Uma rua, um carro, um motorista, um instante... e nesse mesmo instante, um marco na vida, a aparição súbita de uma cortina sobre a sua visão e a dura percepção da realidade, estava cego! Não era a escuridão de uma cegueira normal, de facto agora para si, e para todos aqueles que se seguiram, tudo era branco. Um surto, uma epidemia, os especialistas chamaram-lhe cegueira branca... Assim começa, de forma resumida, uma das melhores obras literárias portuguesas, que após ter sido adaptada por Fernando Meirelles brevemente dará entrada nas salas de cinema nacionais.
Lançada no ano de 1995, Ensaio sobre a cegueira, foi o título eleito por José Saramago para alimentar o imaginário dos seus leitores. À semelhança de muitas outras obras do autor, esta encontra-se repleta de situações metafóricas e até hiperbolizadas que podem ser assemelhadas à realidade mundial, mais especificamente à realidade social, funcionando como um alerta para a degradação constante dos seus princípios. Assim, mais do que um livro acerca de um ataque de cegueira que assola a generalidade da população, é um livro acerca da vaidade, da luxúria, da descoberta, da criminalidade, da desordem, da hierarquização, da luta, do preconceito, da riqueza, do lucro, da mentira, do individualismo, da perda de uma inocência que jamais existiu...
Com Ensaio sobre a Cegueira, Saramago sacode o pó que se acumulou sobre a visão turva da sociedade e põe a descoberto a mais pura das realidades.

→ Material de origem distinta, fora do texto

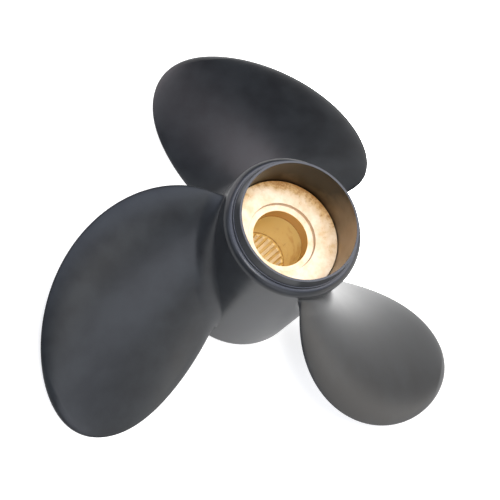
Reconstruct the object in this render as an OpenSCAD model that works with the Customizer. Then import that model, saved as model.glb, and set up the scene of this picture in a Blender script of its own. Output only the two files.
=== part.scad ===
// Three-blade boat propeller: a one-piece aluminium casting (hub barrel and
// three blades) on a splined bronze core, with a rubber cushion between them.
// +Z is the shaft axis and points forward, out of the open front of the hub.
// The origin is on the axis, in the plane where the shaft bore begins.
// All sizes are in millimetres.

/* [Blades] */
// Diameter swept by the blade tips
diameter = 356; // [300:1:430]
// Pitch of the blades at the hub, left-hand
pitch_root = 382; // [280:1:460]
// Pitch of the blades at the tip
pitch_tip = 373; // [280:1:460]
// Blade width at the hub, along the pitch line
width_root = 112; // [80:1:122]
// Blade width half way out
width_mid = 163; // [110:1:185]
// Blade width that the tip is rounded down from
width_tip = 130; // [90:1:170]
// How square the tip is: higher is squarer
tip_fullness = 4.9; // [3:0.1:8]
// How far the tip trails behind the blade's centre line
tip_skew = 66; // [0:1:90]
// How far the tip leans aft of the root
tip_rake = 42; // [0:1:60]
// Height of the blade's centre line at the hub, above the bore mouth
blade_z = -27; // [-32:0.5:-22]
// Thickness of the blade at the hub
thick_root = 12.5; // [8:0.1:18]
// Thickness of the blade near the tip
thick_tip = 4.2; // [3:0.1:8]
// Hollow of the pressure face, as a share of the width
camber = 0.022; // [0:0.001:0.05]
// Share of the thickness that a section keeps out to its rounded edges
edge_share = 0.35; // [0.1:0.05:0.9]
// Radius of the fillet between a blade and the hub
root_fillet = 11; // [4:0.5:14]

/* [Hub barrel] */
// Inner diameter of the open front cavity
cavity_d = 85; // [76:0.5:100]
// Wall between the cavity and the outside of the barrel
barrel_wall = 8.7; // [7.4:0.1:14]
// Length of the barrel behind the front shoulder
barrel_len = 117; // [97:0.5:150]
// Radius of the rounding at the front shoulder
shoulder_r = 6; // [4.5:0.1:9]
// Width of the rounded shoulder, seen from the front
shoulder_w = 3.8; // [2:0.1:4.2]
// Height of the bead round the spigot's foot
bead_h = 1.9; // [0.8:0.1:3]
// Width of that bead
bead_w = 0.7; // [0.4:0.1:1]
// Length of the spigot at the front
spigot_len = 7.6; // [4:0.1:12]
// Wall of the spigot at its foot
spigot_foot_w = 3; // [2.4:0.1:3.2]
// Width of the flat lip at the very front
lip_w = 1.7; // [1:0.1:2.2]
// How far the cushion's bore steps in behind the cavity
cushion_step = 2.5; // [1:0.1:5]
// Thickness of the wall that closes the barrel at the aft end
aft_wall = 6.2; // [4:0.1:12]
// Rounding of the aft outer edge
aft_edge_r = 2.5; // [0.5:0.1:5]

/* [Bronze core] */
// Number of splines
spline_count = 26; // [18:1:32]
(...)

Ao fechar os olhos à sociedade abre janelas, permitindo que pela primeira vez a pobreza das almas veja a luz do dia. Poderá mesmo dizer-se que é ao retirar-lhes a visão, que se mostra a verdade dos seus ideais ao mundo, como se de súbito cada personagem caísse num individualismo extremo e demonstrasse sem pudores aquilo que antes lhes ia na mente e agora lhes vai "nas mãos".
Porque quem não sabe é como quem não vê ou neste caso, quem não vê é como quem não sabe, e assim todas as acções, apesar de assumidas perante outrem, são dotadas de um certo secretismo, porque se acredita que ali todos estão na mesma situação, ninguém vê... e porque naquele momento já ninguém conhece ninguém.
Contudo, no que concerne à intenção aparente deste livro, aos géneros literários que aborda, não é a Crítica mas sim o Romance que ocupa o suposto lugar principal. Este, que é conseguido de forma soberba através do relato de uma mulher, a única que não perde a capacidade de ver, e que ao seguir a pureza do seu amor assiste à decadência de um mundo que sempre existiu mas que nunca ninguém o viu... É também, através da existência desta mulher que toda a narrativa se torna ainda mais coesa, sendo que é a sua capacidade de ver que permite o relato fiel e visual de todas as situações e são os seus valores que nos guiam enquanto consciência moral ao longo de todo o livro.
No que diz respeito à dificuldade sentida por alguns leitores, esta não se prende, com facto de ser ou não uma leitura pesada, mas sim com a capacidade de aceitação e interiorização de uma realidade que se encontra despida de ilusões fantasiosas e descrita de forma dura e crua, não poupando ninguém à crueldade e violência de algumas das suas passagens.
Com a aproximação da estreia do filme, que é já no próximo dia 13, e a controvérsia gerada, advinha-se um grito de liberdade, a genialidade e exuberância de um livro que irá saltar do abandono de uma das imensas prateleiras da Fnac para a desprestigiante e deveras desconhecedora preferência mundial.
Em suma, e para todos os que criam estereótipos dos romances renegando-os à partida, esta é a prova de que os romances podem ser e conter muito mais do que uma simples e detalhada história de amor! E se este não é também um hino ao amor pela alma gémea, é certamente um reparo ao amor pela vida e por todas aquelas que coisas que olhamos mas não vemos, que não vemos e por isso não reparamos!